>> Begin Data block

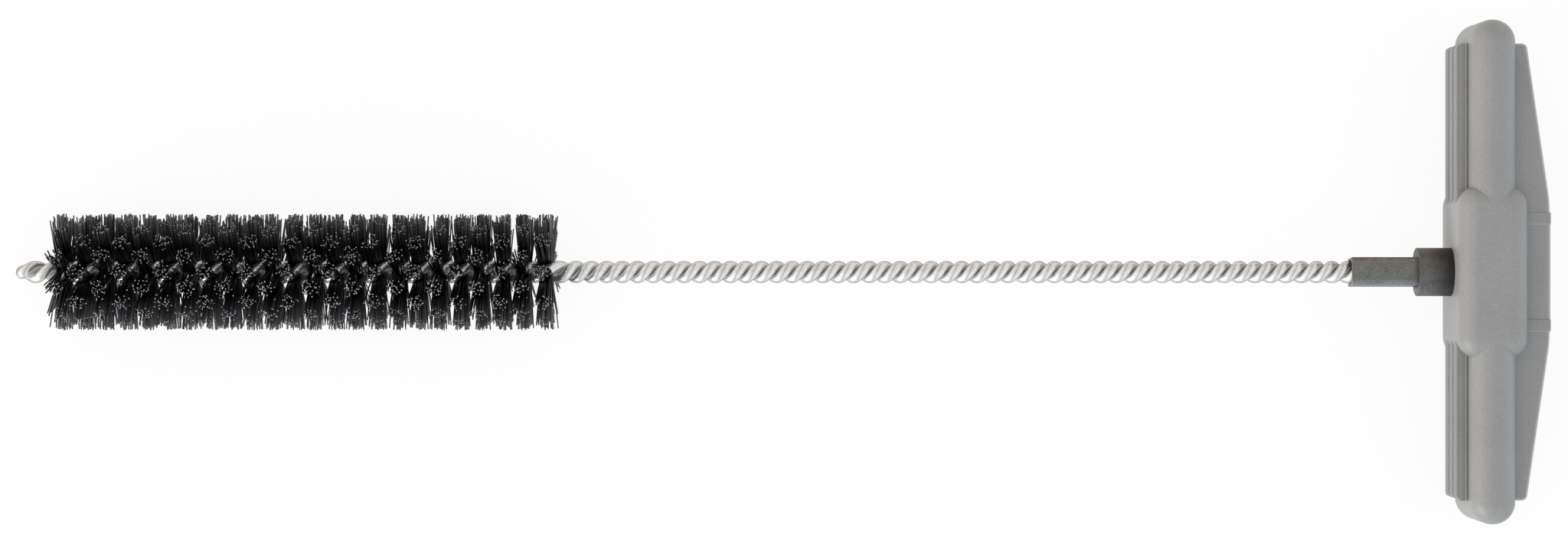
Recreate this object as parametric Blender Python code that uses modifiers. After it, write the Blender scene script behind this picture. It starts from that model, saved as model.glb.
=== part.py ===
# Drill hole cleaning brush. A steel wire is folded at the tip and its two legs are twisted together.
# In the brush head the legs clamp 24 rings of nylon filaments. The far end is crimped into a square
# drive shank, which a steel collar moulded into a T handle holds.
# Metres, +Z up. +X runs along the wire from the tip to the handle, +Y along the handle.
# The origin is under the middle of the brush, on the surface that it lies on.

import math

import bmesh
import bpy
import numpy as np
from mathutils import Matrix, Vector

MM = 0.001

# Lengths along the wire, from the tip to the palm side of the handle
TIP_REACH = 11.05 * MM
RING_COUNT = 24
RING_PITCH = 4.49 * MM
STEM_LENGTH = 173.9 * MM
SHANK_SHOWN = 14.25 * MM
COLLAR_SHOWN = 7.49 * MM
HUB_PROUD = 2.56 * MM
BAR_WIDTH = 9.65 * MM
PALM_REACH = 7.9 * MM

# Wire
WIRE_DIAMETER = 2.0 * MM
LEG_GAP = 0.8 * MM
STEM_PITCH = 6.665 * MM
SETTLE_LENGTH = 3.4 * MM
CRIMP_LENGTH = 10.0 * MM
POINTS_PER_TURN = 8
FOLD_POINTS = 9

# Filament rings
BRUSH_DIAMETER = 25.2 * MM
TUFTS_PER_RING = 11
STRAND_TIP = 0.42 * MM
STRAND_RAGGED = 0.45 * MM
TUFT_LEAN = 1.05 * MM
TUFT_FAN = 0.55 * MM
TIP_END_SPLAY = 2.3 * MM
STEM_END_SPLAY = 1.2 * MM
CLAMP_THICKNESS = 0.30 * MM
CLAMP_LENGTH = 0.90 * MM
CLAMP_CLEARANCE = 0.34 * MM
KNOT_RADIUS = 0.95 * MM
KNOT_LENGTH = 1.70 * MM
KNOT_SIDES = 8

# Drive shank
WIRE_CLEARANCE = 0.22 * MM
SHANK_WALL = 0.41 * MM
SHANK_CORNER = 0.45 * MM
SHANK_TURN = math.radians(-4.3)
BORE_RUN_OUT = 1.2 * MM

# Socket collar
SEAT_GAP = 0.3 * MM
COLLAR_WALL = 0.7 * MM
COLLAR_CHAMFER = 0.3 * MM
ANCHOR_SETBACK = 3.0 * MM
ANCHOR_LENGTH = 3.6 * MM
ANCHOR_HEIGHT = 1.2 * MM
COLLAR_TAIL = 2.8 * MM
ROUND_STEPS = 24

# T handle
GRIP_THICKNESS = 25.4 * MM
BAR_LENGTH = 108.0 * MM
BAR_EDGE = 4.2 * MM
HUB_LENGTH = 36.8 * MM
HUB_DEPTH = 14.66 * MM
HUB_RISE = 0.05 * MM
HUB_EDGE = 3.7 * MM
HUB_CORNER = 3.9 * MM
FLANK_LENGTH = 97.9 * MM
FLANK_CORNER = 1.24 * MM
RIDGE_COUNT = 3
RIDGE_PITCH = 4.8 * MM
RIDGE_PROUD = 2.5 * MM
RIDGE_EDGE = 0.45 * MM
GROOVE_WIDTH = 0.95 * MM
GROOVE_DEPTH = 1.4 * MM
WEB_THICKNESS = 15.0 * MM
WEB_EDGE = 0.8 * MM
WEB_END_REACH = 2.76 * MM
WEB_SHOULDER_REACH = 7.71 * MM
WEB_SHOULDER_LENGTH = 30.0 * MM
WEB_SHOULDER_RADIUS = 27.0 * MM
PAD_LENGTH = 25.7 * MM
PAD_RECESS = 0.06 * MM
RIB_WIDTH = 2.67 * MM
RIB_HEIGHT = 0.25 * MM
RIB_EDGE = 0.35 * MM

OVERRUN = 2.0 * MM
MERGE = 0.002 * MM
GOLDEN_SHARE = 0.618034
QUARTER_TURN = math.pi / 2

# Stations along X
overall_length = (
    TIP_REACH
    + (RING_COUNT - 1) * RING_PITCH
    + STEM_LENGTH
    + SHANK_SHOWN
    + COLLAR_SHOWN
    + HUB_PROUD
    + BAR_WIDTH
    + PALM_REACH
)
tip_x = -overall_length / 2
first_ring_x = tip_x + TIP_REACH
last_ring_x = first_ring_x + (RING_COUNT - 1) * RING_PITCH
shank_x = last_ring_x + STEM_LENGTH
collar_x = shank_x + SHANK_SHOWN
hub_x = collar_x + COLLAR_SHOWN
bar_x = hub_x + HUB_PROUD
bar_end_x = bar_x + BAR_WIDTH
axis_z = GRIP_THICKNESS / 2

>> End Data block

**What is being asked:**
Make an exact copy of the data above.

**Solved exercise:**
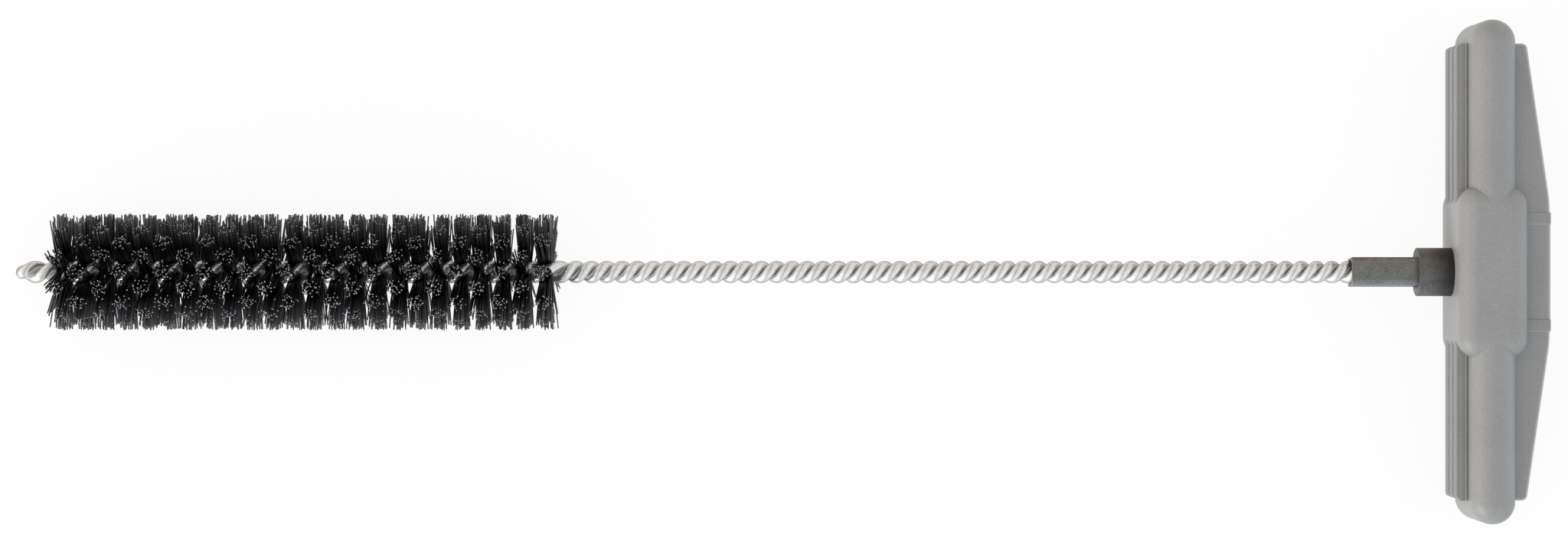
Recreate this object as parametric Blender Python code that uses modifiers. After it, write the Blender scene script behind this picture. It starts from that model, saved as model.glb.
=== part.py ===
# Drill hole cleaning brush. A steel wire is folded at the tip and its two legs are twisted together.
# In the brush head the legs clamp 24 rings of nylon filaments. The far end is crimped into a square
# drive shank, which a steel collar moulded into a T handle holds.
# Metres, +Z up. +X runs along the wire from the tip to the handle, +Y along the handle.
# The origin is under the middle of the brush, on the surface that it lies on.

import math

import bmesh
import bpy
import numpy as np
from mathutils import Matrix, Vector

MM = 0.001

# Lengths along the wire, from the tip to the palm side of the handle
TIP_REACH = 11.05 * MM
RING_COUNT = 24
RING_PITCH = 4.49 * MM
STEM_LENGTH = 173.9 * MM
SHANK_SHOWN = 14.25 * MM
COLLAR_SHOWN = 7.49 * MM
HUB_PROUD = 2.56 * MM
BAR_WIDTH = 9.65 * MM
PALM_REACH = 7.9 * MM

# Wire
WIRE_DIAMETER = 2.0 * MM
LEG_GAP = 0.8 * MM
STEM_PITCH = 6.665 * MM
SETTLE_LENGTH = 3.4 * MM
CRIMP_LENGTH = 10.0 * MM
POINTS_PER_TURN = 8
FOLD_POINTS = 9

# Filament rings
BRUSH_DIAMETER = 25.2 * MM
TUFTS_PER_RING = 11
STRAND_TIP = 0.42 * MM
STRAND_RAGGED = 0.45 * MM
TUFT_LEAN = 1.05 * MM
TUFT_FAN = 0.55 * MM
TIP_END_SPLAY = 2.3 * MM
STEM_END_SPLAY = 1.2 * MM
CLAMP_THICKNESS = 0.30 * MM
CLAMP_LENGTH = 0.90 * MM
CLAMP_CLEARANCE = 0.34 * MM
KNOT_RADIUS = 0.95 * MM
KNOT_LENGTH = 1.70 * MM
KNOT_SIDES = 8

# Drive shank
WIRE_CLEARANCE = 0.22 * MM
SHANK_WALL = 0.41 * MM
SHANK_CORNER = 0.45 * MM
SHANK_TURN = math.radians(-4.3)
BORE_RUN_OUT = 1.2 * MM

# Socket collar
SEAT_GAP = 0.3 * MM
COLLAR_WALL = 0.7 * MM
COLLAR_CHAMFER = 0.3 * MM
ANCHOR_SETBACK = 3.0 * MM
ANCHOR_LENGTH = 3.6 * MM
ANCHOR_HEIGHT = 1.2 * MM
COLLAR_TAIL = 2.8 * MM
ROUND_STEPS = 24

# T handle
GRIP_THICKNESS = 25.4 * MM
BAR_LENGTH = 108.0 * MM
BAR_EDGE = 4.2 * MM
HUB_LENGTH = 36.8 * MM
HUB_DEPTH = 14.66 * MM
HUB_RISE = 0.05 * MM
HUB_EDGE = 3.7 * MM
HUB_CORNER = 3.9 * MM
FLANK_LENGTH = 97.9 * MM
FLANK_CORNER = 1.24 * MM
RIDGE_COUNT = 3
RIDGE_PITCH = 4.8 * MM
RIDGE_PROUD = 2.5 * MM
RIDGE_EDGE = 0.45 * MM
GROOVE_WIDTH = 0.95 * MM
GROOVE_DEPTH = 1.4 * MM
WEB_THICKNESS = 15.0 * MM
WEB_EDGE = 0.8 * MM
WEB_END_REACH = 2.76 * MM
WEB_SHOULDER_REACH = 7.71 * MM
WEB_SHOULDER_LENGTH = 30.0 * MM
WEB_SHOULDER_RADIUS = 27.0 * MM
PAD_LENGTH = 25.7 * MM
PAD_RECESS = 0.06 * MM
RIB_WIDTH = 2.67 * MM
RIB_HEIGHT = 0.25 * MM
RIB_EDGE = 0.35 * MM

OVERRUN = 2.0 * MM
MERGE = 0.002 * MM
GOLDEN_SHARE = 0.618034
QUARTER_TURN = math.pi / 2

# Stations along X
overall_length = (
    TIP_REACH
    + (RING_COUNT - 1) * RING_PITCH
    + STEM_LENGTH
    + SHANK_SHOWN
    + COLLAR_SHOWN
    + HUB_PROUD
    + BAR_WIDTH
    + PALM_REACH
)
tip_x = -overall_length / 2
first_ring_x = tip_x + TIP_REACH
last_ring_x = first_ring_x + (RING_COUNT - 1) * RING_PITCH
shank_x = last_ring_x + STEM_LENGTH
collar_x = shank_x + SHANK_SHOWN
hub_x = collar_x + COLLAR_SHOWN
bar_x = hub_x + HUB_PROUD
bar_end_x = bar_x + BAR_WIDTH
axis_z = GRIP_THICKNESS / 2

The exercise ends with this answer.